Evie is quite the Nervous Nelly these days.

She is afraid to have her head out of the covers. She has to take a stuffed animal (preferably a big one) to leave her room. She won’t go downstairs by herself, in fact, she won’t go half way down the hallway, even if you’re watching. She won’t be the first one down the stairs or the last one up the stairs. She can’t go to the bathroom by herself, even with the door open and us in the next room. Always, always, there are “monsters”.

I believe that she is truly scared. I spent a lot of time as a child being scared to death. I have a very fertile imagination, and so does she. And, much like I did when I was a kid, she sort of courts disaster. For example, she spends all day, every day playing “monsters” at school, so is it that much of a surprise that her mind turns to monsters when she is alone?

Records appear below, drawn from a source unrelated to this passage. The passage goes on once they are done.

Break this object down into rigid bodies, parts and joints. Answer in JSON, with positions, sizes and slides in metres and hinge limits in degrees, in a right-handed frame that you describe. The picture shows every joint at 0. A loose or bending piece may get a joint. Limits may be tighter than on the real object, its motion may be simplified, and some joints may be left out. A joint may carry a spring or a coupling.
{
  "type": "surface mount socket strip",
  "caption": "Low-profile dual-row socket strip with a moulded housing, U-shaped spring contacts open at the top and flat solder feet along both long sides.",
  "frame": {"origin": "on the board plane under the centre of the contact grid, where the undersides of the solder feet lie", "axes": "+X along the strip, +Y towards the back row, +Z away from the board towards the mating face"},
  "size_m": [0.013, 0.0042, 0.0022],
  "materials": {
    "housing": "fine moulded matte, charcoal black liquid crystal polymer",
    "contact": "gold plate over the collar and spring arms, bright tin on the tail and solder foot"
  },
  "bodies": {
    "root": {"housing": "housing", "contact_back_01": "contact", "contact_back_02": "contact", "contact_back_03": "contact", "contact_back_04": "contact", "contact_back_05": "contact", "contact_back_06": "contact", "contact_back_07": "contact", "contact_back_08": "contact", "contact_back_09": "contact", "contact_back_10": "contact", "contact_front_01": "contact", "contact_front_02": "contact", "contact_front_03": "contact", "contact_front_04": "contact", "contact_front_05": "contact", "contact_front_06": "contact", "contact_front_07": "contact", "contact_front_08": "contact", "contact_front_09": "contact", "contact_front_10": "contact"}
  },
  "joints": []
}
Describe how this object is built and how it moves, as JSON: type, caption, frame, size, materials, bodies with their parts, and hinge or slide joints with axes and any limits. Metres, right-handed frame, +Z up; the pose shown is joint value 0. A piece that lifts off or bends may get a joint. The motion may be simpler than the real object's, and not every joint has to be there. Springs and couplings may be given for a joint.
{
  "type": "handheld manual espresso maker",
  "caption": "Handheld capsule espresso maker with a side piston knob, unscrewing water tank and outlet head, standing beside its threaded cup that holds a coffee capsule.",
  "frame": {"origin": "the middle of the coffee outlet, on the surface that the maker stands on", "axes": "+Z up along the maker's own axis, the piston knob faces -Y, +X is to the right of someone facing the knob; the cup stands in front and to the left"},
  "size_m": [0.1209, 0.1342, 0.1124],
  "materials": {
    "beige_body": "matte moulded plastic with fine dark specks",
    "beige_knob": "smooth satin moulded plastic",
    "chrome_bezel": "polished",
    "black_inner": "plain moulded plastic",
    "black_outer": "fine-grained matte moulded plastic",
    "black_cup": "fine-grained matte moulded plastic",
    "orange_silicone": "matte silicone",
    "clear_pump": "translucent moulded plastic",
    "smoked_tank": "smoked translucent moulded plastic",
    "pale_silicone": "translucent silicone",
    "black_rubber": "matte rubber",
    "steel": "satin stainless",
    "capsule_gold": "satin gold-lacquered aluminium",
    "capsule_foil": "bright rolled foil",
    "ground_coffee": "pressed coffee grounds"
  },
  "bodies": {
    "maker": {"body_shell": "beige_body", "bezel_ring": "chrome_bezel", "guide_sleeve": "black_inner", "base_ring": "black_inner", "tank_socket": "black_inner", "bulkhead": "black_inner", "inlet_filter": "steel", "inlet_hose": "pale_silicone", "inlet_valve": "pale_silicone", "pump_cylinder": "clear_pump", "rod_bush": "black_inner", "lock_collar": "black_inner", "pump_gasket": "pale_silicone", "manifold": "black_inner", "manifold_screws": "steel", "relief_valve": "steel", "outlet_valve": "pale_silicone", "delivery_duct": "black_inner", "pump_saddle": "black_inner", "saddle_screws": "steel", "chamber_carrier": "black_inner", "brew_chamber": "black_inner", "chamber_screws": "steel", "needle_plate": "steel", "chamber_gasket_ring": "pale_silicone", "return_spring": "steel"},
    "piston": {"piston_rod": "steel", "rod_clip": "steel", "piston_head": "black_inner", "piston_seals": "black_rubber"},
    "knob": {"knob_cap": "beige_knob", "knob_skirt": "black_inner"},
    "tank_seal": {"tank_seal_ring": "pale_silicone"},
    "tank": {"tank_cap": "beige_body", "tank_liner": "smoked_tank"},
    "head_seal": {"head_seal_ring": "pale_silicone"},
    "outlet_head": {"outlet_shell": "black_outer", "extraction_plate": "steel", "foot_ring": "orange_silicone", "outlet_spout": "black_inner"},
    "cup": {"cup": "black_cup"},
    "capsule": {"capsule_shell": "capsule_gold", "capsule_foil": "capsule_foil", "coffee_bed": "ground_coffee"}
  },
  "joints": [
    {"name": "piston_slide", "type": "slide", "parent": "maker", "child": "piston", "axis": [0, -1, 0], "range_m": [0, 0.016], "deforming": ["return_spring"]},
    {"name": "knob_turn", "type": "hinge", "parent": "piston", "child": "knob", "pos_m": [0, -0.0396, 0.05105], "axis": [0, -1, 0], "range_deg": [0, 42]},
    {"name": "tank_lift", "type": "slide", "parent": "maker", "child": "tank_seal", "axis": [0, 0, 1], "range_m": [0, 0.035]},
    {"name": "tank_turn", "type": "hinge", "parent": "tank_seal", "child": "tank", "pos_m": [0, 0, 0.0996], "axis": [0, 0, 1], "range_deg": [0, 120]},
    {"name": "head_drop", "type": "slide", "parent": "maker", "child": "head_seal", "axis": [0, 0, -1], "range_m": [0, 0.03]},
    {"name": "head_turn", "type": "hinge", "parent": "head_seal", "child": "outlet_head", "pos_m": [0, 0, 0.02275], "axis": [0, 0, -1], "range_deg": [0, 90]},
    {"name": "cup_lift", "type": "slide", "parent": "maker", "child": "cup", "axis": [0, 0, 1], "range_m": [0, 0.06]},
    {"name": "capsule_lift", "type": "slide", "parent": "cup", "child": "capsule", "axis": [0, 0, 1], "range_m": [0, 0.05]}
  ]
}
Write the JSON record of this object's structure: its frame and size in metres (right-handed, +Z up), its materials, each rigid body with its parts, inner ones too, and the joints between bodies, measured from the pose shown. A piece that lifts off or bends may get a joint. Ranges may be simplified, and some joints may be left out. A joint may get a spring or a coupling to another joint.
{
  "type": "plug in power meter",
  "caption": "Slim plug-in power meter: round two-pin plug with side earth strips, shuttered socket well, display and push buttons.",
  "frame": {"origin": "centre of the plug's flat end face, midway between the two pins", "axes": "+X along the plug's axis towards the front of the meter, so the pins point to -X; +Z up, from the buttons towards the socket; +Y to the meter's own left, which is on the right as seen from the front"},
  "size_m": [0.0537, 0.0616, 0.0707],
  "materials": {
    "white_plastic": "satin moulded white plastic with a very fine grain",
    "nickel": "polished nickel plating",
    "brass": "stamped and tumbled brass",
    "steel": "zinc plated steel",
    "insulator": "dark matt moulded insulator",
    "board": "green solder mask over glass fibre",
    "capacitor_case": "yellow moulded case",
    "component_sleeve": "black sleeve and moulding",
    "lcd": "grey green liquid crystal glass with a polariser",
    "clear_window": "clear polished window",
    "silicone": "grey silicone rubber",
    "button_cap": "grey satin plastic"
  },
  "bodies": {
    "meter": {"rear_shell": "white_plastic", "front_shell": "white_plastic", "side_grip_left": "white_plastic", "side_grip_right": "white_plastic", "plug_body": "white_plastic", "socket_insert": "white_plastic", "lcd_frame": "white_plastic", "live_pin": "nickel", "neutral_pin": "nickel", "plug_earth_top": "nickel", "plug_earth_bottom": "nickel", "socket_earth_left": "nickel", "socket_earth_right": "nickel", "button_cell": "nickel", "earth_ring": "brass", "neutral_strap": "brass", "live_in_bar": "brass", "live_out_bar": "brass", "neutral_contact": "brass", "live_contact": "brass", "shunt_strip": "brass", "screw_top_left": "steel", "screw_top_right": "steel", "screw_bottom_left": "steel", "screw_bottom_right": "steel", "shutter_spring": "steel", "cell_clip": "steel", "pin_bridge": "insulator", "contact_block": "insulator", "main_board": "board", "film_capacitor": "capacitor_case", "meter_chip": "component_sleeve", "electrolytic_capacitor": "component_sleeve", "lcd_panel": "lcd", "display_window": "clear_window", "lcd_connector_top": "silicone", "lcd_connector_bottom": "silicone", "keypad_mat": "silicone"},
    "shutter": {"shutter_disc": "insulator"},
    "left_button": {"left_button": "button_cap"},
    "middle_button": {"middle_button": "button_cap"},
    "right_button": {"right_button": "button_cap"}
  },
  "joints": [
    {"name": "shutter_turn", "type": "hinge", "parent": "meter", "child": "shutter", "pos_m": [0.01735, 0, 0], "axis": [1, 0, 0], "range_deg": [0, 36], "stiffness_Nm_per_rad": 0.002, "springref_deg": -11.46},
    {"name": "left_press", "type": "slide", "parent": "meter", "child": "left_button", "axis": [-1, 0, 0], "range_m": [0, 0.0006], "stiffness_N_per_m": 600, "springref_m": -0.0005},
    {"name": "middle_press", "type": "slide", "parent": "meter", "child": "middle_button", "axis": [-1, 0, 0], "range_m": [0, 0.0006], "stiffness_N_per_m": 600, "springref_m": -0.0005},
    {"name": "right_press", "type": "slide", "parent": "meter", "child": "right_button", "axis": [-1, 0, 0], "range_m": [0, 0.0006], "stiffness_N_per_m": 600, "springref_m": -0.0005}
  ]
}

I also believe she, like any kid her age, is a master manipulator. There’s a fine line between not wanting to walk downstairs by herself and screaming, “I’m scared, I can’t take it anymore!” and trying to get out of her timeout, when she’s a couple of feet away from where I’m standing. I think she can detect that being afraid is something I am sensitive of, and she knows she can use it against me. It’s a hard one for me to ignore.

We’re not completely heartless. We don’t force her to do things, and we do try to be sensitive about this. One time Sara gave her the bottom piece of the fridge to use as a club for self-protection when she went to the bathroom. We let her sleep with her fake sword in her bed. And I even made a sign for her door (with her input of course) that says, “Don’t open this door, there’s giants in here!” (Monsters, of course, being afraid of giants, would run away and not open the door.) Even as we’re doing this, we always re-enforce that monsters don’t exist, and even if they did, we are safe in our own home. But so far, no amount of assurances on our part can make her feel better.

Any suggestions from you parents out there? Should we just ignore it until it goes away? Is she just doing this because she knows it’s my weakness?

Or is our house actually full of monsters that we adults have lost the ability to sense?